▶ **WHAT YOU ARE ASKED TO DO**: The entries need to be copied exactly.
——————
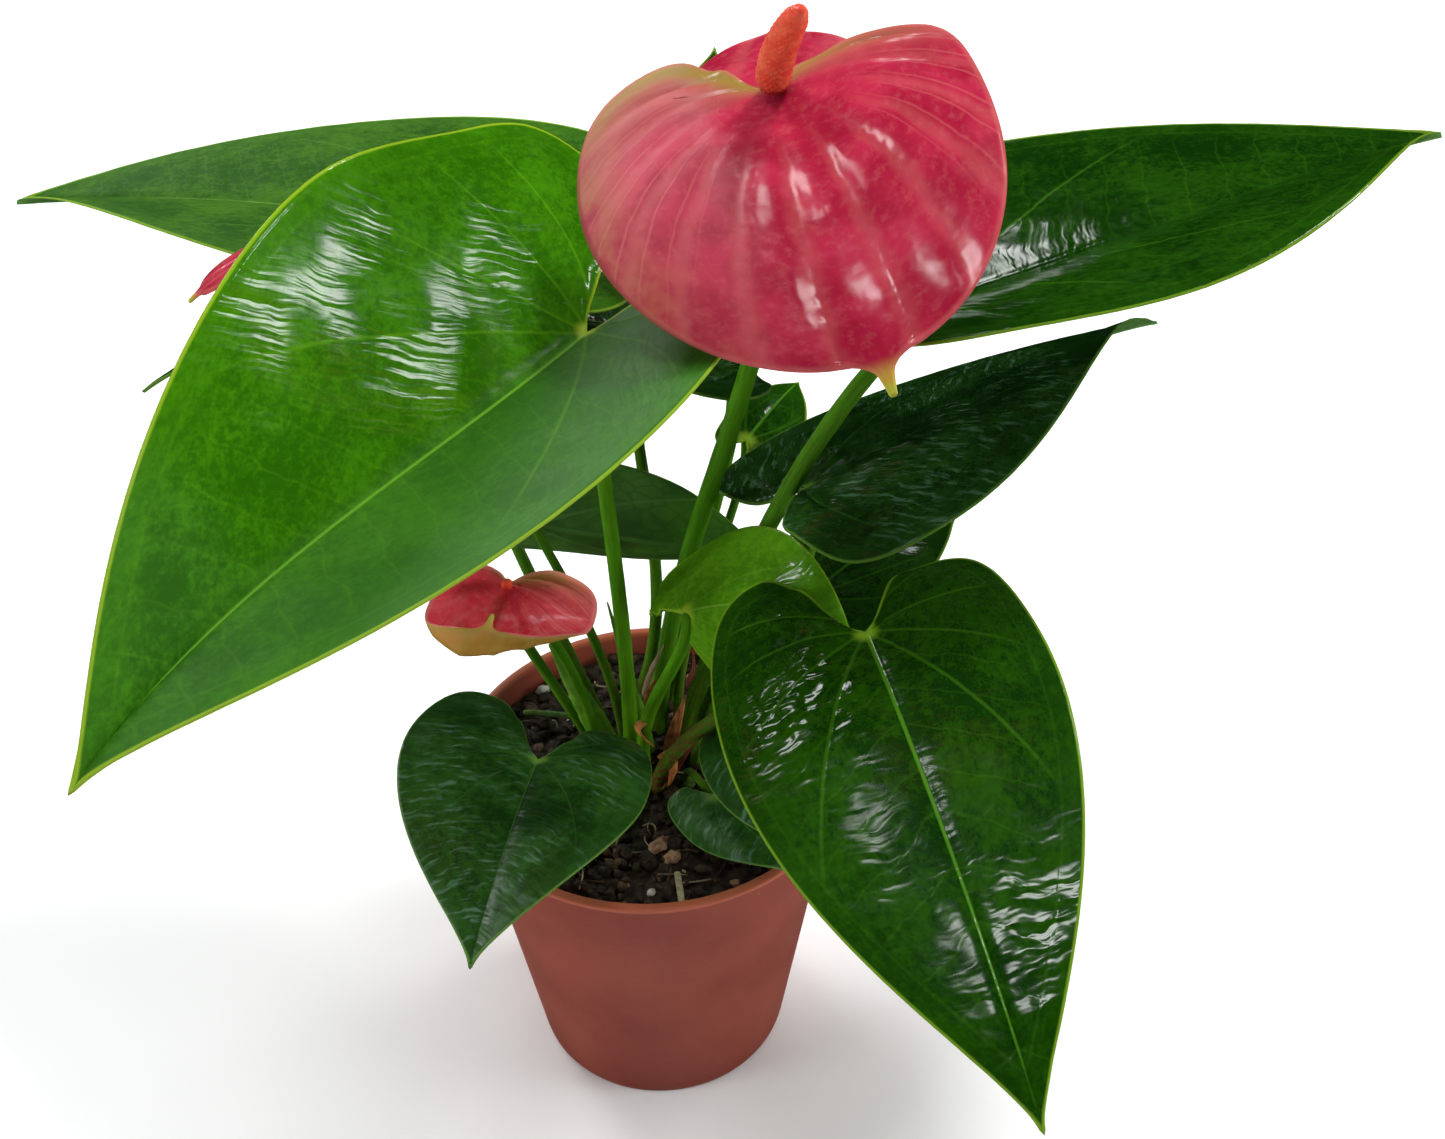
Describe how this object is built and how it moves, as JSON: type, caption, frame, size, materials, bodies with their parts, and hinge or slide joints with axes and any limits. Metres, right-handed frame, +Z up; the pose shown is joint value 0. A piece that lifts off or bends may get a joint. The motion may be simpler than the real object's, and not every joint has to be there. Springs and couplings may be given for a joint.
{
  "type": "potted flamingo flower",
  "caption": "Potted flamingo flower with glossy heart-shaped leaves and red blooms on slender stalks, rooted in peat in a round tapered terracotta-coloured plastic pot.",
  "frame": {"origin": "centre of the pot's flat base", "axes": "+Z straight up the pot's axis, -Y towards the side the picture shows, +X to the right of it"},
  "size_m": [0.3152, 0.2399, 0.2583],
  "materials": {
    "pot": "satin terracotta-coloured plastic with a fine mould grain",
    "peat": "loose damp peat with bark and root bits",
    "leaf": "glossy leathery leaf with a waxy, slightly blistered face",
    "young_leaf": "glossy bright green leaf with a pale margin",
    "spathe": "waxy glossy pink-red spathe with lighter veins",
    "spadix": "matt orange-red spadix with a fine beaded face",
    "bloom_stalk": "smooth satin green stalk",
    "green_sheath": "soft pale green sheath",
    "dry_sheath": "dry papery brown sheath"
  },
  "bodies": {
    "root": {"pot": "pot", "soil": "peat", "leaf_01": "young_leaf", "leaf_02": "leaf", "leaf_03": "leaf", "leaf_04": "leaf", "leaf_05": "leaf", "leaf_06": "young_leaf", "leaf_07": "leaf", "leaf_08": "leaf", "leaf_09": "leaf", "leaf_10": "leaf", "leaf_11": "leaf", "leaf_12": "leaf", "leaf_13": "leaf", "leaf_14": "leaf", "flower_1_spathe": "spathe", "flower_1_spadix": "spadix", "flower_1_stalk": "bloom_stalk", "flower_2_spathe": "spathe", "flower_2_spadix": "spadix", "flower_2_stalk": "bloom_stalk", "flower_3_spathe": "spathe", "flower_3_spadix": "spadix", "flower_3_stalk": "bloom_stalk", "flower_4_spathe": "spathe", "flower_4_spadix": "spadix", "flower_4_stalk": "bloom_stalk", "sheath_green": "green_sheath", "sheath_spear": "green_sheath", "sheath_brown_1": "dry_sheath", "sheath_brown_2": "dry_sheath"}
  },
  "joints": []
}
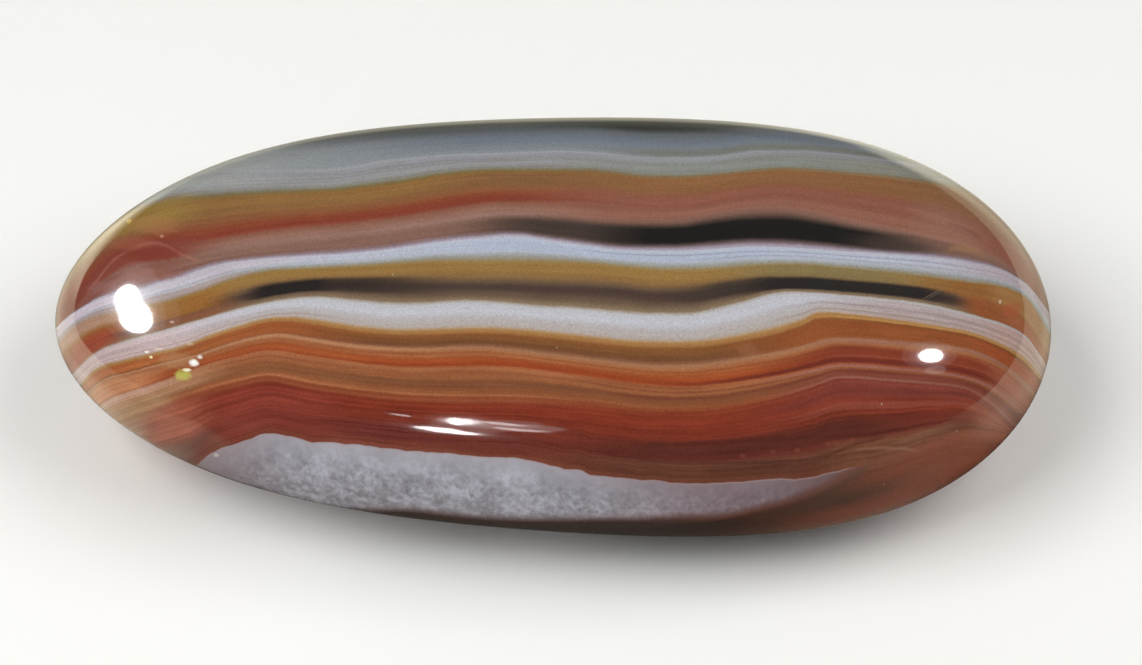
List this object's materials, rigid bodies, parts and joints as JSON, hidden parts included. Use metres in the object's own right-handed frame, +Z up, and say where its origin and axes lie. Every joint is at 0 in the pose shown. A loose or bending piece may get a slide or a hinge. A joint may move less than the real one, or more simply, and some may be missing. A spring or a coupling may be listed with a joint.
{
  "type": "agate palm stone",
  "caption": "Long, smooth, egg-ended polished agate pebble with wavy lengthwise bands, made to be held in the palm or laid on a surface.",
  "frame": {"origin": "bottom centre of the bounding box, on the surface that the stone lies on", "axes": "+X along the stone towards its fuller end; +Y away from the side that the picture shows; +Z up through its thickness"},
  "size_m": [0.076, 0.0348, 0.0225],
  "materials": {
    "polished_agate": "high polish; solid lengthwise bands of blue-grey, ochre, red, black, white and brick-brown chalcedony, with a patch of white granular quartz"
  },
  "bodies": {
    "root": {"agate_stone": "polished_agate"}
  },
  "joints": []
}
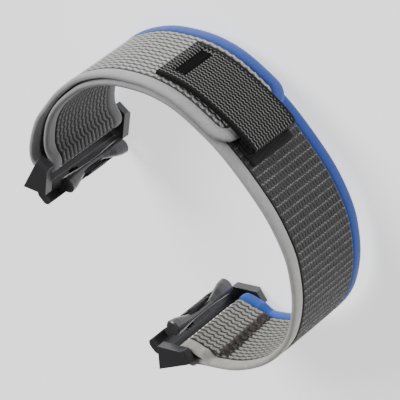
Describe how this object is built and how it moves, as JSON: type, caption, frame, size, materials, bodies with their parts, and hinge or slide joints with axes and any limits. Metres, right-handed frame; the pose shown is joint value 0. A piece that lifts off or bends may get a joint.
——————
▶ **FINISHED ANSWER**:
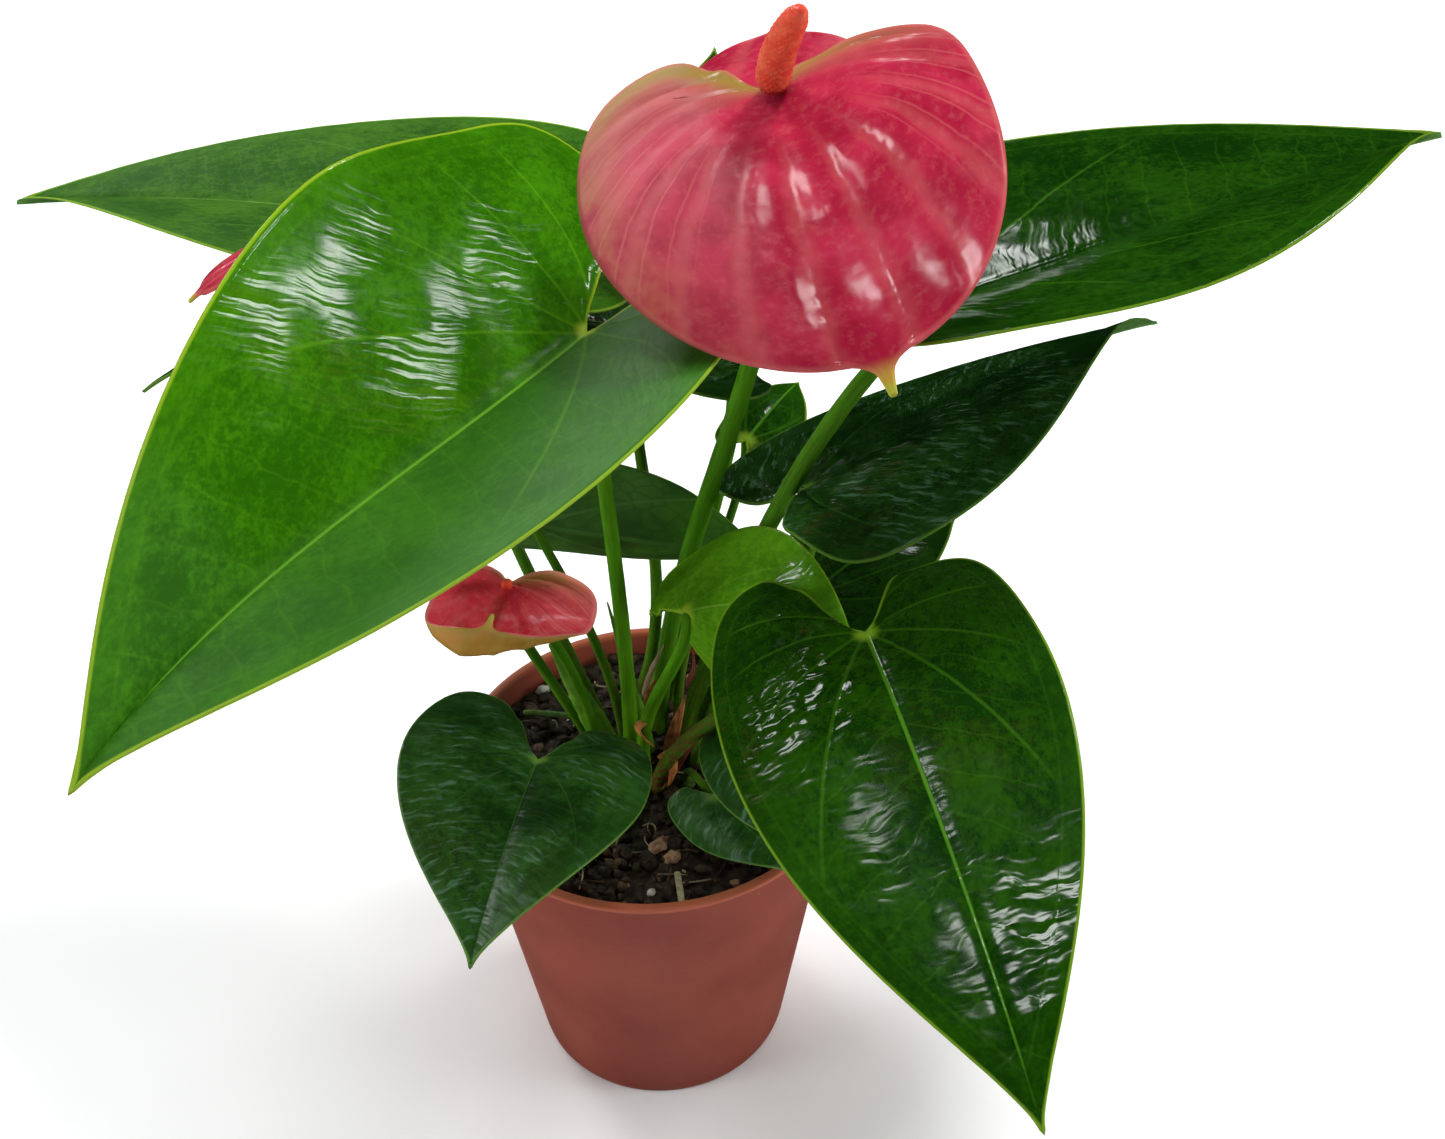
Describe how this object is built and how it moves, as JSON: type, caption, frame, size, materials, bodies with their parts, and hinge or slide joints with axes and any limits. Metres, right-handed frame, +Z up; the pose shown is joint value 0. A piece that lifts off or bends may get a joint. The motion may be simpler than the real object's, and not every joint has to be there. Springs and couplings may be given for a joint.
{
  "type": "potted flamingo flower",
  "caption": "Potted flamingo flower with glossy heart-shaped leaves and red blooms on slender stalks, rooted in peat in a round tapered terracotta-coloured plastic pot.",
  "frame": {"origin": "centre of the pot's flat base", "axes": "+Z straight up the pot's axis, -Y towards the side the picture shows, +X to the right of it"},
  "size_m": [0.3152, 0.2399, 0.2583],
  "materials": {
    "pot": "satin terracotta-coloured plastic with a fine mould grain",
    "peat": "loose damp peat with bark and root bits",
    "leaf": "glossy leathery leaf with a waxy, slightly blistered face",
    "young_leaf": "glossy bright green leaf with a pale margin",
    "spathe": "waxy glossy pink-red spathe with lighter veins",
    "spadix": "matt orange-red spadix with a fine beaded face",
    "bloom_stalk": "smooth satin green stalk",
    "green_sheath": "soft pale green sheath",
    "dry_sheath": "dry papery brown sheath"
  },
  "bodies": {
    "root": {"pot": "pot", "soil": "peat", "leaf_01": "young_leaf", "leaf_02": "leaf", "leaf_03": "leaf", "leaf_04": "leaf", "leaf_05": "leaf", "leaf_06": "young_leaf", "leaf_07": "leaf", "leaf_08": "leaf", "leaf_09": "leaf", "leaf_10": "leaf", "leaf_11": "leaf", "leaf_12": "leaf", "leaf_13": "leaf", "leaf_14": "leaf", "flower_1_spathe": "spathe", "flower_1_spadix": "spadix", "flower_1_stalk": "bloom_stalk", "flower_2_spathe": "spathe", "flower_2_spadix": "spadix", "flower_2_stalk": "bloom_stalk", "flower_3_spathe": "spathe", "flower_3_spadix": "spadix", "flower_3_stalk": "bloom_stalk", "flower_4_spathe": "spathe", "flower_4_spadix": "spadix", "flower_4_stalk": "bloom_stalk", "sheath_green": "green_sheath", "sheath_spear": "green_sheath", "sheath_brown_1": "dry_sheath", "sheath_brown_2": "dry_sheath"}
  },
  "joints": []
}
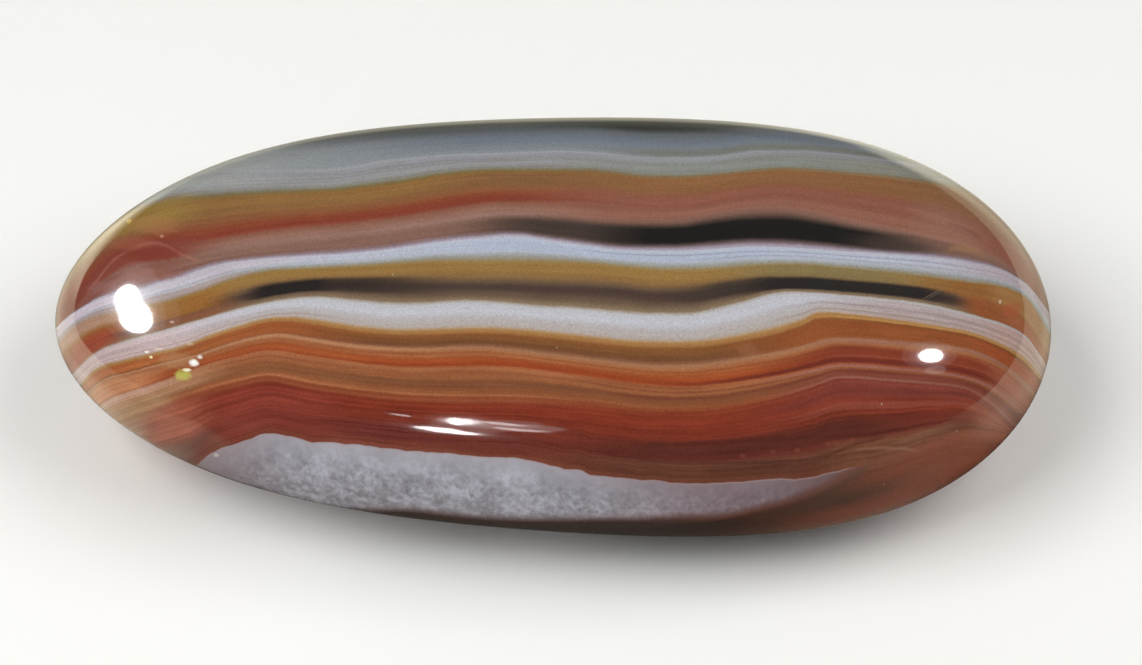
List this object's materials, rigid bodies, parts and joints as JSON, hidden parts included. Use metres in the object's own right-handed frame, +Z up, and say where its origin and axes lie. Every joint is at 0 in the pose shown. A loose or bending piece may get a slide or a hinge. A joint may move less than the real one, or more simply, and some may be missing. A spring or a coupling may be listed with a joint.
{
  "type": "agate palm stone",
  "caption": "Long, smooth, egg-ended polished agate pebble with wavy lengthwise bands, made to be held in the palm or laid on a surface.",
  "frame": {"origin": "bottom centre of the bounding box, on the surface that the stone lies on", "axes": "+X along the stone towards its fuller end; +Y away from the side that the picture shows; +Z up through its thickness"},
  "size_m": [0.076, 0.0348, 0.0225],
  "materials": {
    "polished_agate": "high polish; solid lengthwise bands of blue-grey, ochre, red, black, white and brick-brown chalcedony, with a patch of white granular quartz"
  },
  "bodies": {
    "root": {"agate_stone": "polished_agate"}
  },
  "joints": []
}
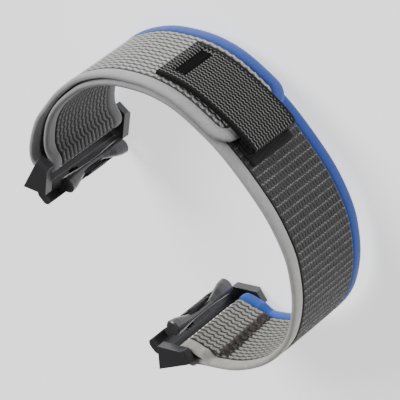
Describe how this object is built and how it moves, as JSON: type, caption, frame, size, materials, bodies with their parts, and hinge or slide joints with axes and any limits. Metres, right-handed frame; the pose shown is joint value 0. A piece that lifts off or bends may get a joint.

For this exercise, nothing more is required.